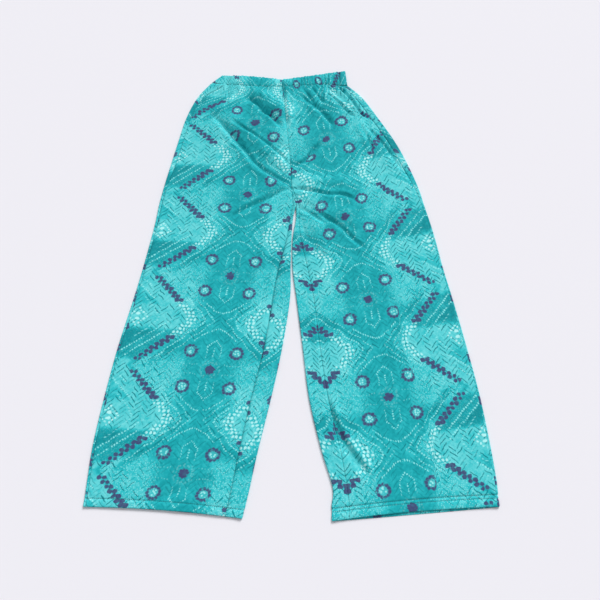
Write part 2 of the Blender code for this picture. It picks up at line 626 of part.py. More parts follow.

--

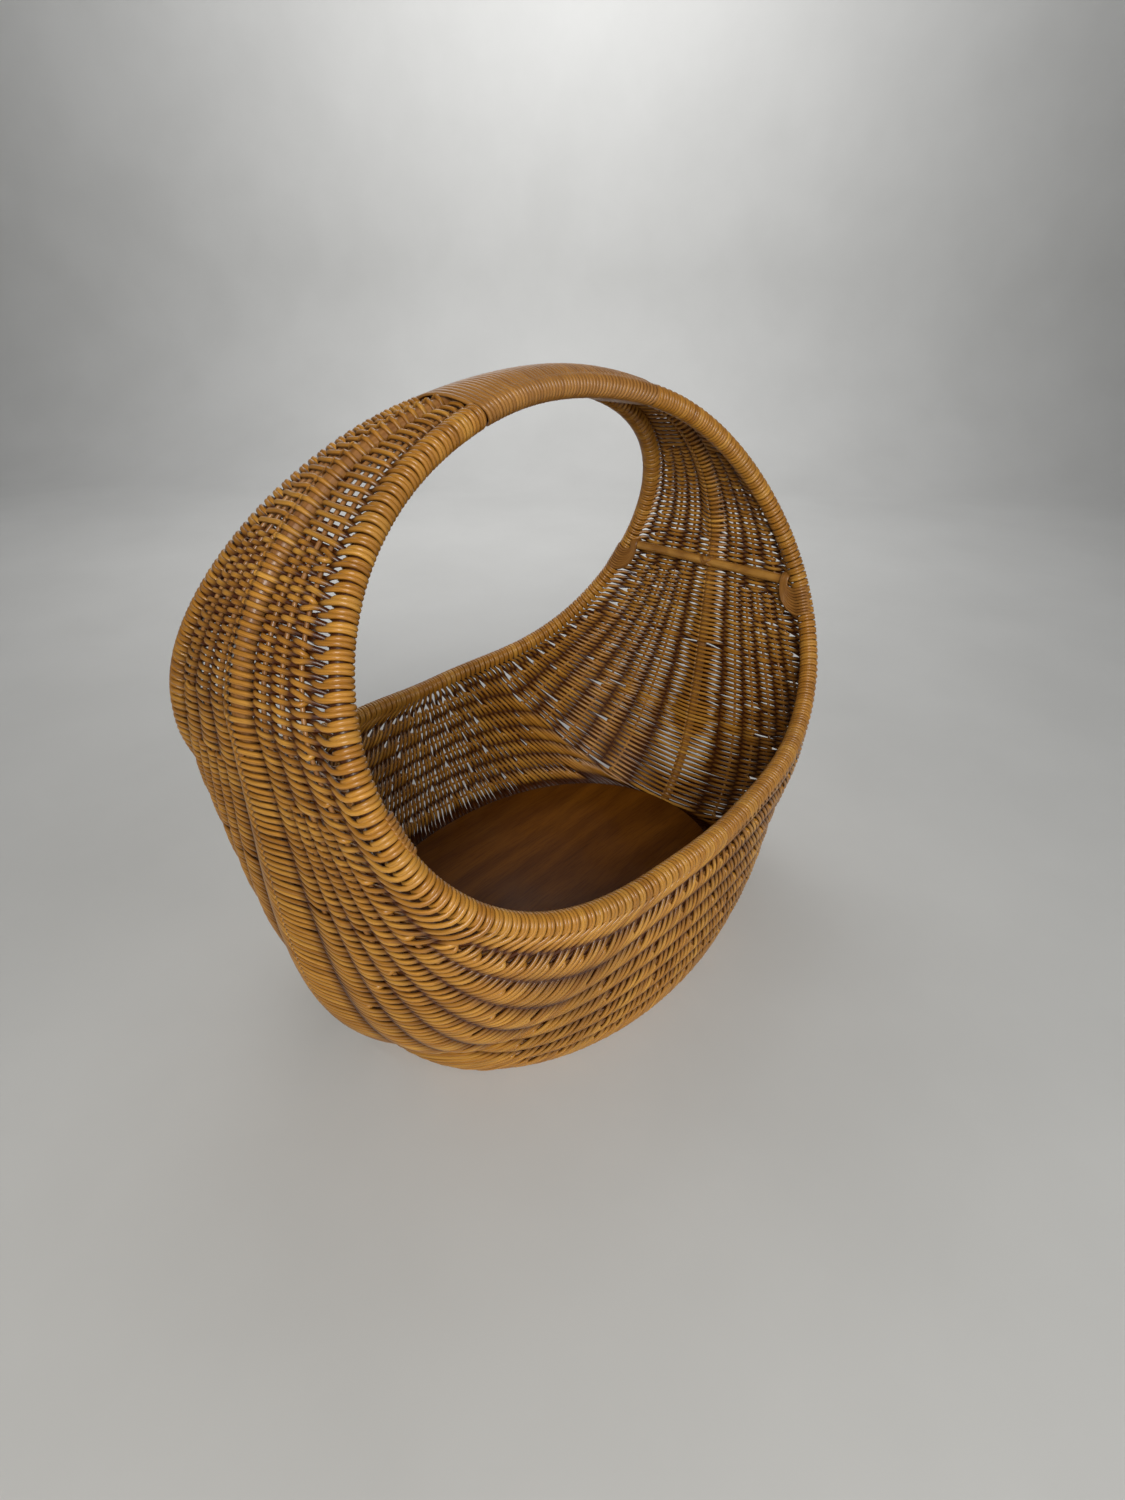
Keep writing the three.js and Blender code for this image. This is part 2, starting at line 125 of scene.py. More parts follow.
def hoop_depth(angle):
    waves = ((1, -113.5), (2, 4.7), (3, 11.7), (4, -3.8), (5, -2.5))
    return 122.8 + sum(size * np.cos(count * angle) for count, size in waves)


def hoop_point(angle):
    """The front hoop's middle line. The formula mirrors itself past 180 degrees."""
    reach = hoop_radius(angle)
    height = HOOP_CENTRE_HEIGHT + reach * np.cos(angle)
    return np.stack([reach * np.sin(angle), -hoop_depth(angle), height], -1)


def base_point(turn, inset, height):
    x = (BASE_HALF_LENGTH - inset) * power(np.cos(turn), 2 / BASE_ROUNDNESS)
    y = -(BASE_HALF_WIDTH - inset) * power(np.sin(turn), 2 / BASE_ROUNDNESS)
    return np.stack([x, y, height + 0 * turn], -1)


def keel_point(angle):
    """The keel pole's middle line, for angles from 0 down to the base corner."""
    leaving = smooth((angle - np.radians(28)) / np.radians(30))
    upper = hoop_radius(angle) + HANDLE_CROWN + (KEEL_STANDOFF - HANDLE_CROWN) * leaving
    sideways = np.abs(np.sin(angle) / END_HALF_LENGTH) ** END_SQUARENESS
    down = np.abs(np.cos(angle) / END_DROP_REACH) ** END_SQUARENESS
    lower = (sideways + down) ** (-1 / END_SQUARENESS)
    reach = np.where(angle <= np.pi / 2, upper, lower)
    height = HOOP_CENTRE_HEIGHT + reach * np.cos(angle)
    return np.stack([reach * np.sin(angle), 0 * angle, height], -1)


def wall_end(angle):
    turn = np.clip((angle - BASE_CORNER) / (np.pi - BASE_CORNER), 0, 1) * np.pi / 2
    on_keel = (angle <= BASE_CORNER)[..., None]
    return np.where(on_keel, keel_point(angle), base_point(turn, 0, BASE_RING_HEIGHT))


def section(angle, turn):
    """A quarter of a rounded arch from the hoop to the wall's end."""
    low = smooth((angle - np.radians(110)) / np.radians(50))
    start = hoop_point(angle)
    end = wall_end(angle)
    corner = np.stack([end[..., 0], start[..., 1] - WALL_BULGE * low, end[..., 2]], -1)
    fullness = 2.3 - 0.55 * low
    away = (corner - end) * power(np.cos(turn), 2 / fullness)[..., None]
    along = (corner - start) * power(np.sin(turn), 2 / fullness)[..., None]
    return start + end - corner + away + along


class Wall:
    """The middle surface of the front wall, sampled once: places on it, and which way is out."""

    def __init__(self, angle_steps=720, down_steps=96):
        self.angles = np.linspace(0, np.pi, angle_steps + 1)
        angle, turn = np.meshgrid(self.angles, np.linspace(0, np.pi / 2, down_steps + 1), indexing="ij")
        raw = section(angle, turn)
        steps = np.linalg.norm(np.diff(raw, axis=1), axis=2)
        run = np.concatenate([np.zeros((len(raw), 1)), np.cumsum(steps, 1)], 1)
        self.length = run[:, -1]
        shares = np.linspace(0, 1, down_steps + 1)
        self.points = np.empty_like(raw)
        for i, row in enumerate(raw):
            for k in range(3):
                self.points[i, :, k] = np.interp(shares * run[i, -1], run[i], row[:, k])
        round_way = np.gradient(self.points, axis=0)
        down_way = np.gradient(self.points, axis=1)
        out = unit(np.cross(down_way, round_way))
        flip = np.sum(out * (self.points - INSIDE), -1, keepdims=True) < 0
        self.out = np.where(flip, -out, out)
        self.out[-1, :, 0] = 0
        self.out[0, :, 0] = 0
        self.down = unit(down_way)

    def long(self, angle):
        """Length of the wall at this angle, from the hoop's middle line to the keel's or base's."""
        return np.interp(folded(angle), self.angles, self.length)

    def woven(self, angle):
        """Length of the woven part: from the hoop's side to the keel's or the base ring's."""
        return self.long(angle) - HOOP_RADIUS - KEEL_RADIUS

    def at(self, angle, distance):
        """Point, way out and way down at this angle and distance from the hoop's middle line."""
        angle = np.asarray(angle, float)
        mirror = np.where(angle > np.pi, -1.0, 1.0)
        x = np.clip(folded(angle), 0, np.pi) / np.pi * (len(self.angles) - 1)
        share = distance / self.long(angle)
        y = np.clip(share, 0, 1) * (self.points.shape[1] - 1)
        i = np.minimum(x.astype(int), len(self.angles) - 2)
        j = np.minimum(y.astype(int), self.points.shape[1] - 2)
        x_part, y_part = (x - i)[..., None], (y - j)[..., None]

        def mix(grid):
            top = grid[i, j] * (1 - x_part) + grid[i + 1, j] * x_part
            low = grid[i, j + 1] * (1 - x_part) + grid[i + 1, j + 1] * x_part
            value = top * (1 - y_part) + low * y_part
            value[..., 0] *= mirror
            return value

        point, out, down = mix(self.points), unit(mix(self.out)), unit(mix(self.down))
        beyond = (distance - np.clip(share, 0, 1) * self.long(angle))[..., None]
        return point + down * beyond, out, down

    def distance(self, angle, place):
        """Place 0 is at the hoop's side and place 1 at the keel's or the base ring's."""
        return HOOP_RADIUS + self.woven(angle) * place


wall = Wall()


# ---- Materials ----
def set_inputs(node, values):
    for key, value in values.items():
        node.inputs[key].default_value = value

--

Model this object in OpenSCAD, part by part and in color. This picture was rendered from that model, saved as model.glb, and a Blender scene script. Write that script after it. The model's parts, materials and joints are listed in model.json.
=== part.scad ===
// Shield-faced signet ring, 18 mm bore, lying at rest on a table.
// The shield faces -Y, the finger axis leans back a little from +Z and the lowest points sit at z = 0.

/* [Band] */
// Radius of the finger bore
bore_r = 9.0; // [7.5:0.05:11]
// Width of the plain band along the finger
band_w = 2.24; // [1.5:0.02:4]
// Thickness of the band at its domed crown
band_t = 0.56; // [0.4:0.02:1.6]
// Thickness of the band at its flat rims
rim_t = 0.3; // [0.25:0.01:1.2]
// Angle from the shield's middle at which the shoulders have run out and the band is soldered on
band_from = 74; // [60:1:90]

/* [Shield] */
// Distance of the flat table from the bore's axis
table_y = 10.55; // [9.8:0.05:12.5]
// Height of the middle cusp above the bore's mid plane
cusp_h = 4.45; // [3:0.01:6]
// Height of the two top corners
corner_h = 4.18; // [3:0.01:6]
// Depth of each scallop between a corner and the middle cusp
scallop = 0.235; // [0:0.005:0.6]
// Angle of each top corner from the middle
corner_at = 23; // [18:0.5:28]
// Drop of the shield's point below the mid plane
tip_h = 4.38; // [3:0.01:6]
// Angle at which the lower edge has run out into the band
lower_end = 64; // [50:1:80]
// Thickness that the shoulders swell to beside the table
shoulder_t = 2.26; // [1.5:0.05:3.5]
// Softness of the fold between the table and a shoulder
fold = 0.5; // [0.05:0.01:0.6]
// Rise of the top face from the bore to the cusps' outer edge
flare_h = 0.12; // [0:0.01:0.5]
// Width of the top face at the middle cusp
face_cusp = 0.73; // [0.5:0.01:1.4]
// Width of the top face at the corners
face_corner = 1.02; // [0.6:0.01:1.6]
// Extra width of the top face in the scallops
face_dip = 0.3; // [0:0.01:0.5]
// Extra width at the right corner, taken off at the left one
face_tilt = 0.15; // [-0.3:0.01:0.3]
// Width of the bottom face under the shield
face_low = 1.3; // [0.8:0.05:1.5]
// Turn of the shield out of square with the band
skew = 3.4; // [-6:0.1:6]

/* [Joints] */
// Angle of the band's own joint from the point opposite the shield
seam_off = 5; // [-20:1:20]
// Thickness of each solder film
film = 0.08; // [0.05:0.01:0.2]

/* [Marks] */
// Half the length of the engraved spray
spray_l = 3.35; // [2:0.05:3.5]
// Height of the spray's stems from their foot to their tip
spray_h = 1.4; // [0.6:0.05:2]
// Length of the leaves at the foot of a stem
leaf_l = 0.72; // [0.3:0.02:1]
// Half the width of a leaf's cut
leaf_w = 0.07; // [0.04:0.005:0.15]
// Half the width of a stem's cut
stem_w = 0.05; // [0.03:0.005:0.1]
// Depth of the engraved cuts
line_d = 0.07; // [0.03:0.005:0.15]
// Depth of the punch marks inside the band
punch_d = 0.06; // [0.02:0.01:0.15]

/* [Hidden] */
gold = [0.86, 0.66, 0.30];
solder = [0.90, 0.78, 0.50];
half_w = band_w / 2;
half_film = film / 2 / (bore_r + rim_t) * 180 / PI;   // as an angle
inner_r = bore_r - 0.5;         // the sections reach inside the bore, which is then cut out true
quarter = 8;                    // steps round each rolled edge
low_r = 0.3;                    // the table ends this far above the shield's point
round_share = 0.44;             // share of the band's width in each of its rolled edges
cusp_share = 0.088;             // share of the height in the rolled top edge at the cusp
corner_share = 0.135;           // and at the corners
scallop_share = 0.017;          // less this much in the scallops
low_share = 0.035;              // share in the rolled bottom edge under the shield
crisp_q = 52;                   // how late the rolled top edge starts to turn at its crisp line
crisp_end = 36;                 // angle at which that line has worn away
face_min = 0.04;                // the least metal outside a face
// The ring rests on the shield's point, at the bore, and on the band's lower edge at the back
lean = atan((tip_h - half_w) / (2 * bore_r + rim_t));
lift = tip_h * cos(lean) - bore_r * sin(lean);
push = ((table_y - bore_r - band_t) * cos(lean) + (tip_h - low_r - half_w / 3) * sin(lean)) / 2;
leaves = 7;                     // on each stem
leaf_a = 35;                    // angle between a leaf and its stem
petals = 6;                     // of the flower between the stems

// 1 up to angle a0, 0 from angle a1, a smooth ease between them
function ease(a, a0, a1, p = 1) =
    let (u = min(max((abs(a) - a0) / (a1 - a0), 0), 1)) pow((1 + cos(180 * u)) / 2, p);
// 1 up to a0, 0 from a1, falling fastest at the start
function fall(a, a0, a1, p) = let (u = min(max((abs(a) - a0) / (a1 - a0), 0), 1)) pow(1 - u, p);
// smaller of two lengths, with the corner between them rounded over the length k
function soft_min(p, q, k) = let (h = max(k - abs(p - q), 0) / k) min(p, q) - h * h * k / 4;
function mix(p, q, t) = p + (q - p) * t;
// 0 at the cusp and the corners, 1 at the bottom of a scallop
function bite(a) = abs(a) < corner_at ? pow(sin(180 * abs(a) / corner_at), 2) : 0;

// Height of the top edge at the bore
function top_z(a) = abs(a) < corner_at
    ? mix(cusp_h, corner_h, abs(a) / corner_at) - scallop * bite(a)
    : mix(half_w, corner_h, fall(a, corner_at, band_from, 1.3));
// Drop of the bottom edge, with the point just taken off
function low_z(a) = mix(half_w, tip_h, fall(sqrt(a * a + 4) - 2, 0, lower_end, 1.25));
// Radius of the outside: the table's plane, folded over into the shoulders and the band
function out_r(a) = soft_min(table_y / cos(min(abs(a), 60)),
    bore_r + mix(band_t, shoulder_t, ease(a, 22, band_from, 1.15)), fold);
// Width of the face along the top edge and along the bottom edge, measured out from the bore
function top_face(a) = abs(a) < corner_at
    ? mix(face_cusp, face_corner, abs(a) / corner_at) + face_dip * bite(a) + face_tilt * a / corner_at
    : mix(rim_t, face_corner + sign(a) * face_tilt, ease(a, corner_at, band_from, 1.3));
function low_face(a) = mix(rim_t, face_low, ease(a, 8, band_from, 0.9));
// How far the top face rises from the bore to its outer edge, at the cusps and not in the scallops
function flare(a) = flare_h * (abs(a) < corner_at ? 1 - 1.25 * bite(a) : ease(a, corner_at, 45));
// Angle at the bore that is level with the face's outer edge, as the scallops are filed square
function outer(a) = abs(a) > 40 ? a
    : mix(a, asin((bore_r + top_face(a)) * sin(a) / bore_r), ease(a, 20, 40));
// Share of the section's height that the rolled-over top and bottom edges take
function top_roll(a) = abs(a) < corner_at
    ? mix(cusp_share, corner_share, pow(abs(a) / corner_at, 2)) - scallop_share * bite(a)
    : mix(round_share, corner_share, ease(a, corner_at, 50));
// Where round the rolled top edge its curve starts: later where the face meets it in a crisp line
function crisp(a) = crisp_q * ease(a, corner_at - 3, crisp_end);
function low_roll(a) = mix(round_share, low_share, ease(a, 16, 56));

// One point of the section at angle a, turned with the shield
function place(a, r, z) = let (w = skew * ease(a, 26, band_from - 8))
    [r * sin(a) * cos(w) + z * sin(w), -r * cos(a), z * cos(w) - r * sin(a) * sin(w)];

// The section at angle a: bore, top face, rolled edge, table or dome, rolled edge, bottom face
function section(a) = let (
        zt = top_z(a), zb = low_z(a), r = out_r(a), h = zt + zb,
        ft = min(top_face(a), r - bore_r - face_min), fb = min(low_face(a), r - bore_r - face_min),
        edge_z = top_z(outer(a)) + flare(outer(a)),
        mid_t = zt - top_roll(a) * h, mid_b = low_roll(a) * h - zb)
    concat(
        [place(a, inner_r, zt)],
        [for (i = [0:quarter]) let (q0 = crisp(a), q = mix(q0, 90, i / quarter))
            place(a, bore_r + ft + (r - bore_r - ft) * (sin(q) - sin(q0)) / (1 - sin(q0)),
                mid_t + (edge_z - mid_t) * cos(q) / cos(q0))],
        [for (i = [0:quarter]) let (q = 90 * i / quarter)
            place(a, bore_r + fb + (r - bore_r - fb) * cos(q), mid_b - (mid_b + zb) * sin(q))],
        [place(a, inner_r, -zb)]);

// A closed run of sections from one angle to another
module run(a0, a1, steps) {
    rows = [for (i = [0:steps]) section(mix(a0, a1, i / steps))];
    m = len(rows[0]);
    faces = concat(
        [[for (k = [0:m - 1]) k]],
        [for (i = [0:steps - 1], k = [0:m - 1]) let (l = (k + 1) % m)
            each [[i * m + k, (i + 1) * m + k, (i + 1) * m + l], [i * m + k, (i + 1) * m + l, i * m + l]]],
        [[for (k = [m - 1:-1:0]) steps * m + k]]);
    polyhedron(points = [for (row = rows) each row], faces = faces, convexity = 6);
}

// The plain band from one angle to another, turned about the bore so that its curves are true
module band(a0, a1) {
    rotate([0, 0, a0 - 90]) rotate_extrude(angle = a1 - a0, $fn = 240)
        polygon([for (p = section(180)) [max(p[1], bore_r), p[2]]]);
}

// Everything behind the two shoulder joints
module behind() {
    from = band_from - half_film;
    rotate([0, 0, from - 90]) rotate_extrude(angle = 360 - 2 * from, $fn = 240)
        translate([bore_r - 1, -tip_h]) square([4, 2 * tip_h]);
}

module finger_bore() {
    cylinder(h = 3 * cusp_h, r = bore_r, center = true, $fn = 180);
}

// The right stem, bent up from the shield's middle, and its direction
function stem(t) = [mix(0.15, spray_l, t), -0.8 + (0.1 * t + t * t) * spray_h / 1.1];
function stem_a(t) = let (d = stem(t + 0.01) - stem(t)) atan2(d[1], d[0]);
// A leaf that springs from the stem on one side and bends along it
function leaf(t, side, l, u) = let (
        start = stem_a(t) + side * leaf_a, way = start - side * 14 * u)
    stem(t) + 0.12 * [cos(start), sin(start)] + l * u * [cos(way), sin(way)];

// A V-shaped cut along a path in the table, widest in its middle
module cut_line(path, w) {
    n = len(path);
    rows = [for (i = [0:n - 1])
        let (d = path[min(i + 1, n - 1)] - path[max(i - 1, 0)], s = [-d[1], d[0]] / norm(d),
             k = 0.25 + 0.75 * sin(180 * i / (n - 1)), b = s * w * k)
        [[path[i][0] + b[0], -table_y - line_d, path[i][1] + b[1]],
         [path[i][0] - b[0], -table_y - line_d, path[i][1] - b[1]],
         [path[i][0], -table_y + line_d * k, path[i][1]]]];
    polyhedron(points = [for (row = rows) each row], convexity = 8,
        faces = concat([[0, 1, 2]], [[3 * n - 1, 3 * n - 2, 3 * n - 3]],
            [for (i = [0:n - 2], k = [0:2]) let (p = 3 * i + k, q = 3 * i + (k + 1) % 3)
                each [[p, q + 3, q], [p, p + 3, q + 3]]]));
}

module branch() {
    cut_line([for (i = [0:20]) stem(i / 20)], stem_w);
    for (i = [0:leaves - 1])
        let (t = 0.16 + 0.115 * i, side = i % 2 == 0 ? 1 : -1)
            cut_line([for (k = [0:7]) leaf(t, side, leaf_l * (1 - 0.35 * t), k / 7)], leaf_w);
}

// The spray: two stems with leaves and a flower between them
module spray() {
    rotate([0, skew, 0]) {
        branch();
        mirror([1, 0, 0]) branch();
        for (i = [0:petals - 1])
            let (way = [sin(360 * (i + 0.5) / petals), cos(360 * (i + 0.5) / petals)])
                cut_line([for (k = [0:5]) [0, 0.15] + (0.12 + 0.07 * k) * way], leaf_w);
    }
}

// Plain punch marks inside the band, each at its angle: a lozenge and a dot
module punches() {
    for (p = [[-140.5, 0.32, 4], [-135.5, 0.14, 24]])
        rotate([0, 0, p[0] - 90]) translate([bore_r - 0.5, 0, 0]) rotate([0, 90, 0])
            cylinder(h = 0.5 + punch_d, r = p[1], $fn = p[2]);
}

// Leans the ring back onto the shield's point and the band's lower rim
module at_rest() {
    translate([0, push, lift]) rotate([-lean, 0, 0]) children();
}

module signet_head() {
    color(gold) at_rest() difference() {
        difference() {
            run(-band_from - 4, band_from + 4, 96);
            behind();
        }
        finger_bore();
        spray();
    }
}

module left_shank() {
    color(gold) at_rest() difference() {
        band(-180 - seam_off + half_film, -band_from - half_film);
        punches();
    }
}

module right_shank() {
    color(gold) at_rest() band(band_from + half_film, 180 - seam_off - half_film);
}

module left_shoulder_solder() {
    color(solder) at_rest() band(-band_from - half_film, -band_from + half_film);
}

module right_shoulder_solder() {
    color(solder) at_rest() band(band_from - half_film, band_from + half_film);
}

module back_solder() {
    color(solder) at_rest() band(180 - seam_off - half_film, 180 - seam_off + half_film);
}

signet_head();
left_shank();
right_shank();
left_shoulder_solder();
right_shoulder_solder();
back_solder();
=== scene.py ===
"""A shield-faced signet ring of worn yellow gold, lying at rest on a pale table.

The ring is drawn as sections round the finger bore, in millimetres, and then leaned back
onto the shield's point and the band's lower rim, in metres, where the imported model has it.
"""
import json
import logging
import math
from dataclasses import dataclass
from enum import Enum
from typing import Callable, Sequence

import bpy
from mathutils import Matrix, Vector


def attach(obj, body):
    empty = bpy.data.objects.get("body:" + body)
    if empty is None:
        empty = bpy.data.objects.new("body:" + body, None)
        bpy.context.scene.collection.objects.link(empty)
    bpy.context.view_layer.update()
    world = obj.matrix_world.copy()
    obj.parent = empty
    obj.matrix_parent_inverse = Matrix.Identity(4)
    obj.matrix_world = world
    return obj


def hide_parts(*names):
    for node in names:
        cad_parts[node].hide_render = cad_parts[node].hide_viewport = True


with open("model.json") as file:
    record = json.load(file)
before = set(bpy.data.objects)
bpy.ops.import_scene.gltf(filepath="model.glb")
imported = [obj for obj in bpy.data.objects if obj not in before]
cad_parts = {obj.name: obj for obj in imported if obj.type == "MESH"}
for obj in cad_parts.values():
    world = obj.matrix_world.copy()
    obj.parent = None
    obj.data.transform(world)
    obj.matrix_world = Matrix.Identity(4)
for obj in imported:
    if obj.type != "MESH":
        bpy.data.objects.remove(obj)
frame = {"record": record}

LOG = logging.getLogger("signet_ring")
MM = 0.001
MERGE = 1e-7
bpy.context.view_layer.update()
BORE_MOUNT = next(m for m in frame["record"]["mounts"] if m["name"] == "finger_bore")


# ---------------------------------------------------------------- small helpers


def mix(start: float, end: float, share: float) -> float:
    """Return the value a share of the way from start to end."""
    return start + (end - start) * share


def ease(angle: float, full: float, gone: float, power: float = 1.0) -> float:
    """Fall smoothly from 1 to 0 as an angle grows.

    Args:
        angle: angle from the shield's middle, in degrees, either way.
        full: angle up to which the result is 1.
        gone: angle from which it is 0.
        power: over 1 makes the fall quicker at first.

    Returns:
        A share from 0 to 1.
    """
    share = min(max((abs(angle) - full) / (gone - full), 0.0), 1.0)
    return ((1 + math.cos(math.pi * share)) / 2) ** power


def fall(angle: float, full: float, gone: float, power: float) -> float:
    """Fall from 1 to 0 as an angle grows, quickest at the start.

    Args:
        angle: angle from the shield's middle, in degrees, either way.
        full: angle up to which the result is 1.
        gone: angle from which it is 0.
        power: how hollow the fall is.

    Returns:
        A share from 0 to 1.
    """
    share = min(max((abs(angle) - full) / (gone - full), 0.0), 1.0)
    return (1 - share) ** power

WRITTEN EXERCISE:
Take the line that contains "color(solder) at_rest() band(-band_from", the line that contains "a pale table.", and all lines between, and give them again exactly; include no other line.

RESULT:
    color(solder) at_rest() band(-band_from - half_film, -band_from + half_film);
}

module right_shoulder_solder() {
    color(solder) at_rest() band(band_from - half_film, band_from + half_film);
}

module back_solder() {
    color(solder) at_rest() band(180 - seam_off - half_film, 180 - seam_off + half_film);
}

signet_head();
left_shank();
right_shank();
left_shoulder_solder();
right_shoulder_solder();
back_solder();
=== scene.py ===
"""A shield-faced signet ring of worn yellow gold, lying at rest on a pale table.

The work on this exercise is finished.